In 1932, the League decided to send a delegation to India to investigate conditions there. The group, which included Menon, spent 83 days travelling the length and breadth of the country, interviewing people, Indians and Britishers, in all walks of life. After the delegation returned to the UK, they prepared a damning report, “Condition of India”, which was banned by the Government of India but published in England in 1932. Its cover was designed by the artist Eric Gill (1882-1940) and Bertrand Russell wrote its preface. Bertrand Russell began the preface with the following words

“… TO obtain a true picture of the present state of affairs in India is as important as it is difficult. Many English people content themselves with the remark that India does not interest them. If India were independent, they would perhaps be justified in this attitude, but so long as the British insist upon governing India, they have no right to ignore what is done in their name by the Government which they have elected. There has been no lack of interest in the misdeeds of the Nazis in Germany; they have been fully reported in the Press, and have been commented on with self-righteous indignation. Few people in England realise that misdeeds quite as serious are being perpetrated by the British in India. Large numbers of men and women, including many of the highest idealism, have been imprisoned under horrible conditions, often without any charge having been made against them and without any hope of being brought to trial…”

Later in the same piece Russell wrote:

“In India, the peasants are powerless against the landlords and the Government combined, so that no economic lesson is learned from their hardships, and they are expected to ‘Starve quietly without making a fuss’. Only people with political power have a right to make a fuss ; this is one of the great lessons of history, and, lest history should not sufficiently impress the Indians, we are teaching it by the lathi and the gaol.
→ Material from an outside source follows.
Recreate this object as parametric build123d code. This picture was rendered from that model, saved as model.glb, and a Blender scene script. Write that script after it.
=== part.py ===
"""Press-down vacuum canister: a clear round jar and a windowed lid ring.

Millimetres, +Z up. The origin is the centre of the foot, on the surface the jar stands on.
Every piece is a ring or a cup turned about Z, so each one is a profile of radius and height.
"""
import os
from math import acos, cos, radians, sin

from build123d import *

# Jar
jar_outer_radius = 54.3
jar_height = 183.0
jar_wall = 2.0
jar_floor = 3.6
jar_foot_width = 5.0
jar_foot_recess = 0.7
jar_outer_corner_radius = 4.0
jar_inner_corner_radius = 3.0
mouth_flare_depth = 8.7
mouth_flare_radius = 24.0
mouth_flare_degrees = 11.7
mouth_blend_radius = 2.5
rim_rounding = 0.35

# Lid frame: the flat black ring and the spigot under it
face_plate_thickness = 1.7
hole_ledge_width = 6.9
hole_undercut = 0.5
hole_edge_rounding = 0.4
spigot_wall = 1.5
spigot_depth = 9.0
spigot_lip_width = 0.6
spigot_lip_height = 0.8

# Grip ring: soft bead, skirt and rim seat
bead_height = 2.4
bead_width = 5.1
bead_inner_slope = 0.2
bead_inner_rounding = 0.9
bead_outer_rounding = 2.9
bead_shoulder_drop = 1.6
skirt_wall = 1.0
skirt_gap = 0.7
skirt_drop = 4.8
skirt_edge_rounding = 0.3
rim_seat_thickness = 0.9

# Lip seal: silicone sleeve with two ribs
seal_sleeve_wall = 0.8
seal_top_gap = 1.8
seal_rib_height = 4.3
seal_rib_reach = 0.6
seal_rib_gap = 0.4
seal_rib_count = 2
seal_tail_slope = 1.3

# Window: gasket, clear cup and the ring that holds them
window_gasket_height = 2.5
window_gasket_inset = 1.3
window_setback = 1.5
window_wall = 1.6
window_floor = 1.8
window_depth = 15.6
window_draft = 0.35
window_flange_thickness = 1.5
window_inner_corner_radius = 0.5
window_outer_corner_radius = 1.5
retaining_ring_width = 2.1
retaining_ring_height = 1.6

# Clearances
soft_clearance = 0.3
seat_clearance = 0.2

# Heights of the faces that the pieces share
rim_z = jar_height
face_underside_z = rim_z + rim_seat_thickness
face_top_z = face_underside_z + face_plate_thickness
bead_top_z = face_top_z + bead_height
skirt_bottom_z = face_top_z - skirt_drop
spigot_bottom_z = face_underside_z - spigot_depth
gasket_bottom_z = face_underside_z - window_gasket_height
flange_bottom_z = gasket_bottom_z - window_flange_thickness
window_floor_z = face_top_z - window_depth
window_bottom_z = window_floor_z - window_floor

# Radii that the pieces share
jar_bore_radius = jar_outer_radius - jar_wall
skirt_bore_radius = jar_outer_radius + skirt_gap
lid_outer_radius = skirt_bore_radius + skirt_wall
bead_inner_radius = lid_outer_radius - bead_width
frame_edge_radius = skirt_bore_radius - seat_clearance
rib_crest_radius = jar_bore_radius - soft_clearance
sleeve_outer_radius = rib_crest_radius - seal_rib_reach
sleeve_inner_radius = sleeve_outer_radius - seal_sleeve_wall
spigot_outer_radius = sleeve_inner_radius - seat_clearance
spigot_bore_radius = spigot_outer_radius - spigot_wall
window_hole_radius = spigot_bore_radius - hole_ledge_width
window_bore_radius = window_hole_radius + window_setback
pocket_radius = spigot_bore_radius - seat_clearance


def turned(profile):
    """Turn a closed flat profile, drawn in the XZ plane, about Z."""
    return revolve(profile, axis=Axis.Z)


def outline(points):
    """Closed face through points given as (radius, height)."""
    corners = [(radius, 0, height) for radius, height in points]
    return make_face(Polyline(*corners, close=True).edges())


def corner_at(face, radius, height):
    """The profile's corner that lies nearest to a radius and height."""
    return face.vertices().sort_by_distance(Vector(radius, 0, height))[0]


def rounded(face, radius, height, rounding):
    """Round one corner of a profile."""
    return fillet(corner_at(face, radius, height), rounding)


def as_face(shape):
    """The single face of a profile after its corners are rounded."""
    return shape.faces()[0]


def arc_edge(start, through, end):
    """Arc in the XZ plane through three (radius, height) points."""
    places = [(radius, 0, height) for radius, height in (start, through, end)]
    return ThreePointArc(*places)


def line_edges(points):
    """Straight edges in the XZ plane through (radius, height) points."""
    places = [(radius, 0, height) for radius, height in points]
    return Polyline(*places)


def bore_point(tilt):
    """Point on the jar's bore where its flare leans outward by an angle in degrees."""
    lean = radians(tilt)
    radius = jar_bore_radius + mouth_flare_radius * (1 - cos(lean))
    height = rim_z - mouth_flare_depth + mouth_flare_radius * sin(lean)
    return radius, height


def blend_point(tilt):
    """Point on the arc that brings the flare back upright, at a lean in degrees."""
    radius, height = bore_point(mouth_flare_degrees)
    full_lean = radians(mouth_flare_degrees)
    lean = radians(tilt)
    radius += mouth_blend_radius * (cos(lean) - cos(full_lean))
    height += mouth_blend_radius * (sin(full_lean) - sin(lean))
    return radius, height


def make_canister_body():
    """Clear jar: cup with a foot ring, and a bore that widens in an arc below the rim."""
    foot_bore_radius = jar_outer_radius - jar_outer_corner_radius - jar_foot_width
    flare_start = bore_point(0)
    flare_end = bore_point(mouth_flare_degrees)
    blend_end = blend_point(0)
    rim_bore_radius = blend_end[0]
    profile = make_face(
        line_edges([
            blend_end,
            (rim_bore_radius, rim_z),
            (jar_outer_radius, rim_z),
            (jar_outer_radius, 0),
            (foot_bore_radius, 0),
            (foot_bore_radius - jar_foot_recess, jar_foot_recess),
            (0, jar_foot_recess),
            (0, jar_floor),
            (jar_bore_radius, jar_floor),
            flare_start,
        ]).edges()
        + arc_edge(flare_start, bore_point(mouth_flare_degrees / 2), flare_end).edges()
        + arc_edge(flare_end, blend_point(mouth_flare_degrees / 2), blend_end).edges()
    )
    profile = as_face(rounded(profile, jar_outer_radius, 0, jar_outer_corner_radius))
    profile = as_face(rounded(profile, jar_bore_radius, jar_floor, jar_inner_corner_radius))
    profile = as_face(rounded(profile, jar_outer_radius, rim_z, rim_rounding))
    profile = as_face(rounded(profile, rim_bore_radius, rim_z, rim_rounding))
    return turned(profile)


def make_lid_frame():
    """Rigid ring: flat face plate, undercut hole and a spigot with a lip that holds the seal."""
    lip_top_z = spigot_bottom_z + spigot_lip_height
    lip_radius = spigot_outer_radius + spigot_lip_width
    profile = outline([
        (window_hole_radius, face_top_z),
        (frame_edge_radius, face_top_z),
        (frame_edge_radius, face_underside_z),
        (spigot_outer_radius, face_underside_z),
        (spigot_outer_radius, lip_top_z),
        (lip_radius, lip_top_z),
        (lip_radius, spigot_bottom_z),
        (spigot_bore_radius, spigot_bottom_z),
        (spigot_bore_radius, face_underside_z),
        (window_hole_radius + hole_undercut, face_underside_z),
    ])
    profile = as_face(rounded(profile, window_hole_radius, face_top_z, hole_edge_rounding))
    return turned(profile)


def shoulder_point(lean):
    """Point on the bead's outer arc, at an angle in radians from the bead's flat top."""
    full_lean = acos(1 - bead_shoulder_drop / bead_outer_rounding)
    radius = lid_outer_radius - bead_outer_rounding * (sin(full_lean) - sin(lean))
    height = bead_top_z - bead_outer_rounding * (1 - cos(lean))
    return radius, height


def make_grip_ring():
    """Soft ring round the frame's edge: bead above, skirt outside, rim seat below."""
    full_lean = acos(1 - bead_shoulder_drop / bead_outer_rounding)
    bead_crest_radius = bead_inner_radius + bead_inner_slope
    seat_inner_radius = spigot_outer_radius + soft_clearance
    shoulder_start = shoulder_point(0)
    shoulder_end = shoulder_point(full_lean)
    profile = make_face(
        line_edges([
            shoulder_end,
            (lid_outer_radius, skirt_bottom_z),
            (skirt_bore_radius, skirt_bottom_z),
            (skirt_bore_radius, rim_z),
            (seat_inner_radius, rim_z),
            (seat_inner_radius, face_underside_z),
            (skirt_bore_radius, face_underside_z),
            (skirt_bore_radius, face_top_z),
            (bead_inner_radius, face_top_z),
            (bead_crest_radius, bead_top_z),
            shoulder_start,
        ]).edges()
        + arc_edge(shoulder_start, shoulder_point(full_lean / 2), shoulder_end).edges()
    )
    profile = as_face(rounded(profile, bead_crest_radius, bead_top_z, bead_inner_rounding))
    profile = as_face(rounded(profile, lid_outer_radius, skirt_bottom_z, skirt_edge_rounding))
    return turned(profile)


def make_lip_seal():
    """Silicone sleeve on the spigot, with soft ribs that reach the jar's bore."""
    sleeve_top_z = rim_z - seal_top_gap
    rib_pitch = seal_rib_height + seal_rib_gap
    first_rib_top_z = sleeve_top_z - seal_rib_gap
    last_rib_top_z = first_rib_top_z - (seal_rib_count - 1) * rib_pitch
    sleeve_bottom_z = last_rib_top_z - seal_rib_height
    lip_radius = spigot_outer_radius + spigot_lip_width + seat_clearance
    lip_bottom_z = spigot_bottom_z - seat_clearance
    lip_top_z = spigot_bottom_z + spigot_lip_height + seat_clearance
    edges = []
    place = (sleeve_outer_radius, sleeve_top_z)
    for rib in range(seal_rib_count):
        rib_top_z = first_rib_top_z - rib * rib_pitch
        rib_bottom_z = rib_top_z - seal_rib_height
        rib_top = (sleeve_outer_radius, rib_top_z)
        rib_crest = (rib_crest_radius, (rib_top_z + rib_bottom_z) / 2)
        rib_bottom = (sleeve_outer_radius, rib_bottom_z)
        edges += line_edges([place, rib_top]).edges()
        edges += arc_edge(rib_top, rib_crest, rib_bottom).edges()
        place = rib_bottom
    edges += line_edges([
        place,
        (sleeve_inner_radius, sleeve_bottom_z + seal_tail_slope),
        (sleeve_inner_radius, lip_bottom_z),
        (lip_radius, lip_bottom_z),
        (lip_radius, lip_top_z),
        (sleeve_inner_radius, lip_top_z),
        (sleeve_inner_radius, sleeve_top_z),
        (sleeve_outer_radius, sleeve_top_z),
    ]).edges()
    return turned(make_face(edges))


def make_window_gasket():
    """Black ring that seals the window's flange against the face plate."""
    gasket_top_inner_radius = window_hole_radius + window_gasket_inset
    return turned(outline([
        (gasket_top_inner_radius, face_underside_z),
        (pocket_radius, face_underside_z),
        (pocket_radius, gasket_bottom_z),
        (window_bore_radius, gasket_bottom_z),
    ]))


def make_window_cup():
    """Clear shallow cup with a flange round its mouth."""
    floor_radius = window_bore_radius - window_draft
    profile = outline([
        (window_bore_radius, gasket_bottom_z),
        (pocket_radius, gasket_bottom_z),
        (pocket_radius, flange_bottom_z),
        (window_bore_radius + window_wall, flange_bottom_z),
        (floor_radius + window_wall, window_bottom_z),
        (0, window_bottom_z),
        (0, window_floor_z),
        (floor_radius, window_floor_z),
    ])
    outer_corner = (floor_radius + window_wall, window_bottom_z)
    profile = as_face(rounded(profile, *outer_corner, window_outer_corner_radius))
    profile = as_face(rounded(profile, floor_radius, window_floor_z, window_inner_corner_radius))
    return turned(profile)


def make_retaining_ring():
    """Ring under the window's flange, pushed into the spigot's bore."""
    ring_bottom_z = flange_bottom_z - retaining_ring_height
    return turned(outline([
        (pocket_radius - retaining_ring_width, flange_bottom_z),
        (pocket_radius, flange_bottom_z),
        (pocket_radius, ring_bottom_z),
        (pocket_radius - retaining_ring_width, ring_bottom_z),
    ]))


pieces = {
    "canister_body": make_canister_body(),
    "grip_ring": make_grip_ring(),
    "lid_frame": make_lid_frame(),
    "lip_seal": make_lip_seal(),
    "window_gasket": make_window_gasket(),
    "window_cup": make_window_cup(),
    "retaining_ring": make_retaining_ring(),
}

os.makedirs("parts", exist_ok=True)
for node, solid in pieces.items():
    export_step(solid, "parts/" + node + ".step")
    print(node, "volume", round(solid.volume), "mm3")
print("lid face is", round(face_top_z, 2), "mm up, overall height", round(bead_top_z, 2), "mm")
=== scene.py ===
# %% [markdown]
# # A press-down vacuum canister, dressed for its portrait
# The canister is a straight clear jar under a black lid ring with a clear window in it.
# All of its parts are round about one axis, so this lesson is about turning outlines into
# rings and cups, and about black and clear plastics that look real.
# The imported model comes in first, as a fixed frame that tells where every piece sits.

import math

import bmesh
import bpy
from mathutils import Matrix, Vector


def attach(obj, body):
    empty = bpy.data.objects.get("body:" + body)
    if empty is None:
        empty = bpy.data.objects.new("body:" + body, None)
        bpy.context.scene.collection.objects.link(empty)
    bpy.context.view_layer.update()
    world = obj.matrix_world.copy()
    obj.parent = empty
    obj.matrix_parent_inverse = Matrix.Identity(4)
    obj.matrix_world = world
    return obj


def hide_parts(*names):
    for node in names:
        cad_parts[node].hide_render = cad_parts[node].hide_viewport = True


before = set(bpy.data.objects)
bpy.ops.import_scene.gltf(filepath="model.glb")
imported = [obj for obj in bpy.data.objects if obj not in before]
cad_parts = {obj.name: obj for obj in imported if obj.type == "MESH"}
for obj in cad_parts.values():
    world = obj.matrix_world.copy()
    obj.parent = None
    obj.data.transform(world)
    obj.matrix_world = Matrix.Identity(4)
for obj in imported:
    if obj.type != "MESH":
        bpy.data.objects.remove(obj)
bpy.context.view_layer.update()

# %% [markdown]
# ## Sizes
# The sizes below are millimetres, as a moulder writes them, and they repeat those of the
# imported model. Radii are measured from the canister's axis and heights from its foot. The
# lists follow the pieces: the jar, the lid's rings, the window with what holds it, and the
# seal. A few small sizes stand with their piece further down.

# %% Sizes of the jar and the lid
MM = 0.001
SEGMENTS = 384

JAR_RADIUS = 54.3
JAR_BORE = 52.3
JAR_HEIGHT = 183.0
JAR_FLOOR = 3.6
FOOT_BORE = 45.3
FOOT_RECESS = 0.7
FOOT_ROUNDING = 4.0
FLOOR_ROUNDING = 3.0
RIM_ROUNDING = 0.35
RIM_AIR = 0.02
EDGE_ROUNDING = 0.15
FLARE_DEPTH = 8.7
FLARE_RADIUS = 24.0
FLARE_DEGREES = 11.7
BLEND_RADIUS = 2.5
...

Our ruling classes have lost their former skill, and I fear the ultimate result of their folly In India must be disaster. For in India, also, if the new regime is ushered in by bloodshed the result will not be so good as if it came peacefully. Statesmanship is dead in the post-war world, and India, like other countries, suffers in consequence.”

Like the philosopher Richard Congreve (1818-1899) many years earlier (in 1857), Russell was clearly convinced that the British should leave India. By 1938, Russell, who had dedicated a substantial part of his political activity to matters regarding the future of India, began to concentrate more on philosophy and academia. In the late 1950s, he re-entered political activity, becoming one of the founder members of CND, which opposed the atomic bomb and other nuclear weaponry.

Incidentally, after India became independent, Russell’s former collaborator in Indian affairs, Krishna Menon, then India’s High Commissioner to the UK, and others including Jawaharlal Nehru and Edwina Mountbatten founded the India Club in 1951. In the mid-1950s, its premises shifted to 145 The Strand, near the LSE and India House, where it still stands today. Its shabby looking second floor restaurant preserves its original 1950s look and houses a portrait of Krishna Menon. It has a nice old-fashioned bar on the floor below. A few years ago, before the India Club got a licence to serve alcohol in its restaurant, alcohol could only be served to members of the Club. The only requirement for joining it was to pay an annual subscription of 50 pence.

Returning Pembroke Lodge, we enjoyed hot drinks with our friends in its tranquil garden. It was then that one of our friends pointed out its links with the great philosopher, who spent his childhood there (from 1876 to 1894). After returning home, I looked up Bertrand Russell on the Internet and that is when I found that he had a connection with the history of India. It is wonderful that someone brought up in such fine surroundings as Pembroke Lodge should have felt moved to fight for the people of India, very few of whom would have enjoyed such a luxurious childhood as Russell did.